Amanda did not reply.
Other letters went out as well, to other friends and relatives, with various other schemes for someone else to take the rap for him. The last one went to his brother George, the one who gave him the shotgun; and it was an open request for his brother to “confess” to the killing and take his place on the gallows.
“The most trying feature,” the condemned man wrote, “is leaving my six children to the mercy of a world without protection and the disgrace of their father being hanged. ... As for you, you have lived to be a very old man, and in the natural course of events you can expect to live but a very few years more and are liable to drop off at any time. If you had one hour to live it would be a hard request to ask you to come and state that you had done the killing and that I had not had any hand, act or part in it or any knowledge of it. That would clear me, and spare me to my children, and only on their account could I ever think of making such a request of you.”
Of course, O’Neil hadn’t thought so much of the children when he’d abandoned them and their mother four years earlier; but a looming death sentence does tend to remind one of family and friends. Ironically, the letter never reached the “very old man”; George had, shortly before, died of typhoid fever.

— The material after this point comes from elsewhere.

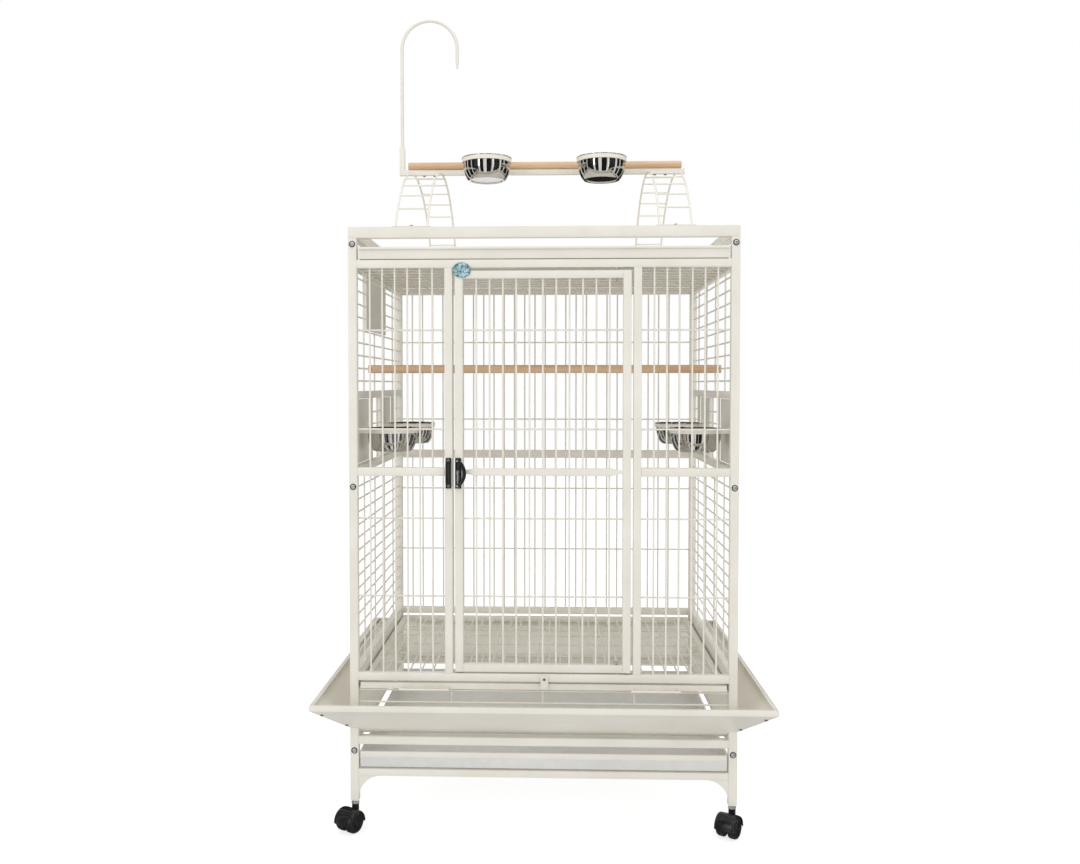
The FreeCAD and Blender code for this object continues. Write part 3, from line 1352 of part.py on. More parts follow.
def caster_fork(name, side, end):
    """A caster's hood, web and stem. The axle lies along X, in front of the swivel axis."""
    half_width = "(wheel_gap / 2 + wheel_width + 2)"
    axle_y = "-caster_trail"
    shell = rod(
        f"{name}_shell",
        X,
        (f"-{half_width}", axle_y, "wheel_radius"),
        f"2 * {half_width}",
        "2 * hood_radius",
    )
    hollow = rod(
        f"{name}_hollow",
        X,
        (f"-{half_width} - {SLACK}", axle_y, "wheel_radius"),
        f"2 * ({half_width} + {SLACK})",
        "2 * (wheel_radius + 1.5)",
    )
    hood = cut(f"{name}_hood", shell, hollow)
    keep = block(
        f"{name}_hood_limits",
        (f"-{half_width}", f"{axle_y} - 40", "wheel_radius + 2"),
        (half_width, f"{axle_y} + 40", "70"),
    )
    upper_hood = common(f"{name}_upper_hood", hood, keep)
    web = rod(f"{name}_web", X, ("-3.5", axle_y, "wheel_radius"), "7", "2 * (hood_radius - 0.5)")
    trimmed = common(
        f"{name}_web_trimmed",
        web,
        block(f"{name}_web_limits", ("-4", f"{axle_y} - 40", "14"), ("4", f"{axle_y} + 40", "70")),
    )
    boss = rod(f"{name}_boss", Z, ("0", "0", "40"), "post_foot - 44", "17")
    clear = rod(
        f"{name}_wheel_room", X, ("-29", axle_y, "wheel_radius"), "25.5", "2 * (wheel_radius + 1.5)"
    )
    clear_right = rod(
        f"{name}_wheel_room_right", X, ("3.5", axle_y, "wheel_radius"), "25.5", "2 * (wheel_radius + 1.5)"
    )
    boss_cut = cut(f"{name}_boss_trimmed", cut(f"{name}_boss_left", boss, clear), clear_right)
    stem = rod(f"{name}_stem", Z, ("0", "0", "50"), "post_foot - 50 + 38", "stem_size")
    whole = weld(f"{name}_whole", [upper_hood, trimmed, boss_cut, stem])
    drill = rod(f"{name}_axle_hole", X, ("-10", axle_y, "wheel_radius"), "20", "6 + 2 * running_gap")
    return turned_caster(cut(name, whole, drill), side, end)


def caster_wheels(name, side, end):
    """Two rounded wheels on one axle."""
    radius = "wheel_radius"
    profile = [
        ("3", "0"),
        (f"{radius} - 3", "0"),
        (f"{radius} - 0.8", "1.2"),
        (radius, "4"),
        (radius, "wheel_width - 6"),
        (f"{radius} - 1.5", "wheel_width - 2.5"),
        (f"{radius} - 5", "wheel_width - 0.5"),
        (f"{radius} - 9", "wheel_width"),
        ("3", "wheel_width"),
    ]
    right = turned(
        f"{name}_right",
        profile,
        ("wheel_gap / 2", "-caster_trail", "wheel_radius"),
        Rotation(Vector(0, 1, 0), 90),
    )
    left = turned(
        f"{name}_left",
        profile,
        ("-wheel_gap / 2", "-caster_trail", "wheel_radius"),
        Rotation(Vector(0, 1, 0), -90),
    )
    reach = "(wheel_gap / 2 + wheel_width)"
    axle = rod(f"{name}_axle", X, (f"-{reach}", "-caster_trail", "wheel_radius"), f"2 * {reach}", "6")
    return turned_caster(group(name, [left, right, axle]), side, end)


# ---------------------------------------------------------------- assembly

def build_cage():
    for piece in (
        corner_posts(),
        top_rim(),
        base_frame(),
        front_rails(),
        side_rails("left", -1),
        side_rails("right", 1),
        back_rails(),
        front_bars(),
        side_bars("left", -1),
        side_bars("right", 1),
        back_bars(),
        ceiling_bars(),
        gap_guards(),
        slide_runners(),
        seed_guard("front", X, -1),
        seed_guard("back", X, 1),
        seed_guard("left", Y, -1),
        seed_guard("right", Y, 1),
        frame_bolts(),
        small_screws(),
        door_frame(),
        door_bars(),
        latch_housing(),
        latch_lever(),
        strike_plate(),
        badge(),
        group("hinge_pins", door_pins() + small_pins()),
        nest_door(),
        nest_latch(),
        group("grate", grate_frame() + [grate_wires()]),
        grate_handles(),
        grate_tab(),
        open_tray("droppings_tray", "tray_underside", "tray_top", "8"),
        open_tray("play_top_tray", "top_tray_underside", "top_tray_top", "6"),
        ladder("left", -1),
        ladder("right", 1),
        perch_rail(),
        top_perch(),
        top_bowl_rings(),
        inside_perch(),
        toy_hook(),
        caster_sockets(),
    ):
        subpart(piece)


def build_feeders_and_bowls():
    for side_name, side in (("left", -1), ("right", 1)):
        for place_name, opening in zip(("near", "far"), side_openings()):
            name = f"{side_name}_{place_name}"
            subpart(feeder_door(name, side, opening))
            centre_y = f"({opening[0]} + {opening[1]}) / 2"
            subpart(bowl(f"bowl_{name}", f"{side} * feeder_bowl_offset", centre_y, "feeder_bowl_rim"))
        subpart(
            bowl(f"bowl_top_{side_name}", f"{side} * top_bowl_offset", "-top_bowl_front", "top_bowl_rim")
        )


def build_casters():
    for side_name, side in (("left", -1), ("right", 1)):
        for end_name, end in (("front", -1), ("back", 1)):
            subpart(caster_fork(f"caster_{end_name}_{side_name}", side, end))
            subpart(caster_wheels(f"wheels_{end_name}_{side_name}", side, end))


def check_document():
    for item in doc.Objects:
        if "Invalid" in item.State or "Error" in item.State:
            raise RuntimeError(f"{item.Label} failed: {item.State}")
    for item in subparts:
        shape = item.Shape
        if shape.isNull() or not shape.isValid() or not shape.Solids:
            raise RuntimeError(f"{item.Label} has no sound solid")
        if min(solid.Volume for solid in shape.Solids) <= TOLERANCE:
            raise RuntimeError(f"{item.Label} has an empty solid")


build_cage()
build_feeders_and_bowls()
build_casters()
doc.recompute()
check_document()
os.makedirs("parts", exist_ok=True)
for item in subparts:
    item.Shape.exportStep(f"parts/{item.Label}.step")
print(f"{len(subparts)} sub-parts written")
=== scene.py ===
"""Bird cage on stand: finishes, fixings, bowls, perches, latch, casters and the studio around them."""
import json
import math

import bmesh
import bpy
from mathutils import Matrix, Vector

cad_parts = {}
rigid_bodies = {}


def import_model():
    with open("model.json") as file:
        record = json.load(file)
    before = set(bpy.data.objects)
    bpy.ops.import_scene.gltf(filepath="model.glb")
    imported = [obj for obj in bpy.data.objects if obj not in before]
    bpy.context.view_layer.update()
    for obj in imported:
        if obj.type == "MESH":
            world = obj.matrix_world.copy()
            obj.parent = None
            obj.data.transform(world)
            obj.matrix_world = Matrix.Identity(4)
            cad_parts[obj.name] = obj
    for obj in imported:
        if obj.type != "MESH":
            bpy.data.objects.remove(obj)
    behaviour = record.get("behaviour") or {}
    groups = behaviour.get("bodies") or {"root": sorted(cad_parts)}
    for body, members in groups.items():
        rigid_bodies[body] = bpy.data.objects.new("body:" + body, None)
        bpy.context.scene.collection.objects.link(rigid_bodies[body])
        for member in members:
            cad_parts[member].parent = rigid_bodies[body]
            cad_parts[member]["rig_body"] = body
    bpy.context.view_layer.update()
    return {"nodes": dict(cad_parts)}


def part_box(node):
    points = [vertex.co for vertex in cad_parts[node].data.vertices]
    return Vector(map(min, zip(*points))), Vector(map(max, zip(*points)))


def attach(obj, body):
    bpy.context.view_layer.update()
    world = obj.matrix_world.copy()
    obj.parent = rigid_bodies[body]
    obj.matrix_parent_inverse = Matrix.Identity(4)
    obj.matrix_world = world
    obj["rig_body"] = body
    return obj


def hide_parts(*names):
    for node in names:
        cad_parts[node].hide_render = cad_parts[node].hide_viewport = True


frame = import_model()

bl_info = {
    "name": "Bird cage on stand", "version": (1, 0, 0), "blender": (4, 5, 0),
    "location": "3D View > Sidebar > Bird cage",
    "description": "Builds the visible finish of a play-top parrot cage around its welded frame",
    "category": "Object",
}

SIDES = {"left": -1, "right": 1}
ENDS = {"front": -1, "back": 1}
FULL_TURN = 2 * math.pi
MERGE_DISTANCE = 1e-6
FLAT_ANGLE = math.radians(0.4)
SHARP_ANGLE = math.radians(32)
POLE = 1e-7
MM = 0.001

TUBE_NODES = (
    "corner_posts", "top_rim", "base_frame", "front_rails", "left_rails", "right_rails", "back_rails",
    "door_frame", "perch_rail",
)
WIRE_NODES = (
    "front_bars", "left_bars", "right_bars", "back_bars", "ceiling_bars", "gap_guards", "door_bars", "grate",
    "top_bowl_rings",
)
SHEET_NODES = (
    "seed_guard_front", "seed_guard_back", "seed_guard_left", "seed_guard_right", "slide_runners",
    "play_top_tray",
)
SMALL_DOOR_NODES = (
    "nest_door", "feeder_door_left_near", "feeder_door_left_far", "feeder_door_right_near",
    "feeder_door_right_far",
)
BOWL_NODES = (
    "bowl_left_near", "bowl_left_far", "bowl_right_near", "bowl_right_far", "bowl_top_left", "bowl_top_right",
)


# ---------------------------------------------------------------- what a user would change

def length(name, description, default):
    """A length that a user may change."""
    return bpy.props.FloatProperty(name=name, description=description, default=default, min=0, unit="LENGTH")


def colour(name, description, default):
    """A colour that a user may change."""
    return bpy.props.FloatVectorProperty(
        name=name, description=description, default=default, size=3, min=0, max=1, subtype="COLOR"
    )


class CageSizes(bpy.types.PropertyGroup):
    """Sizes of the finish and of the detailed pieces."""

    tube_edge: length("Tube edge", "Rounding of the square tubes' long edges", 1.6 * MM)
    sheet_edge: length("Sheet edge", "Rounding of the folded sheets' edges", 0.45 * MM)
    ladder_wire: length("Ladder wire", "Radius of a ladder's side wires", 2.5 * MM)
    rung_wire: length("Rung wire", "Radius of a ladder's rungs", 2.0 * MM)
    hook_wire: length("Hook wire", "Radius of the toy hook's rod", 4.5 * MM)
    hook_tip: length("Hook tip", "Radius of the toy hook's slim end", 2.0 * MM)
    perch_chamfer: length("Perch chamfer", "Chamfer on the ends of the wooden perches", 1.5 * MM)
    bowl_wall: length("Bowl wall", "Thickness of the bowls' steel", 0.8 * MM)
    wheel_radius: length("Wheel radius", "Radius of the casters' wheels", 25 * MM)
    wheel_width: length("Wheel width", "Width of one caster wheel", 20 * MM)
    hood_radius: length("Hood radius", "Outside radius of the casters' hoods", 29 * MM)
    caster_trail: length("Caster trail", "Distance from the swivel axis to the axle", 20 * MM)
    caster_turn: bpy.props.FloatProperty(
        name="Caster turn", description="How far the casters are turned at rest",
        default=math.radians(-32), subtype="ANGLE",
    )


class CageColours(bpy.types.PropertyGroup):
    """Colours of the finishes."""

    coat: colour("Powder coat", "Warm off-white of the powder coat", (0.86, 0.83, 0.755))
    coat_shade: colour(
        "Powder coat shade", "Slightly deeper tone where the coat is thick", (0.80, 0.765, 0.68)
    )
    wood: colour("Wood", "Pale tone of the perches' wood", (0.76, 0.54, 0.36))
    grain: colour("Grain", "Darker lines of the perches' wood", (0.62, 0.40, 0.235))
    steel: colour("Bowl steel", "Polished stainless steel", (0.62, 0.61, 0.59))
    zinc: colour("Zinc", "Zinc plating of trays and fixings", (0.84, 0.83, 0.80))
    black: colour("Black plastic", "Plastic of the latch and casters", (0.014, 0.014, 0.015))
    tread: colour("Tread", "Rubber of the casters' wheels", (0.010, 0.010, 0.011))
    chrome: colour("Lever", "Bright plating of the latch's lever", (0.40, 0.41, 0.43))
    badge_deep: colour("Badge deep", "Deep tone of the badge's mottling", (0.03, 0.17, 0.21))
    badge_pale: colour("Badge pale", "Pale tone of the badge's mottling", (0.55, 0.70, 0.74))
    socket: colour("Caster socket", "Plastic plugs in the posts' feet", (0.66, 0.66, 0.63))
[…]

And so, on March 12, 1886, still maintaining his innocence, Lewis O’Neil was hanged.
As for Amanda, after liquidating her late husband’s estate and paying off his taxes and debts, she cleared $2,000 (worth $55,000 in 2017 dollars). She took this and left Ashland the night before the hanging, settling in Talent, where she opened a café.
And so the story ends. Except, there is just one question still hanging out there in the air, a question that never was fully answered:
Where exactly was Amanda McDaniel, a few minutes after her husband had been murdered, when the town watchmen were pounding on her door?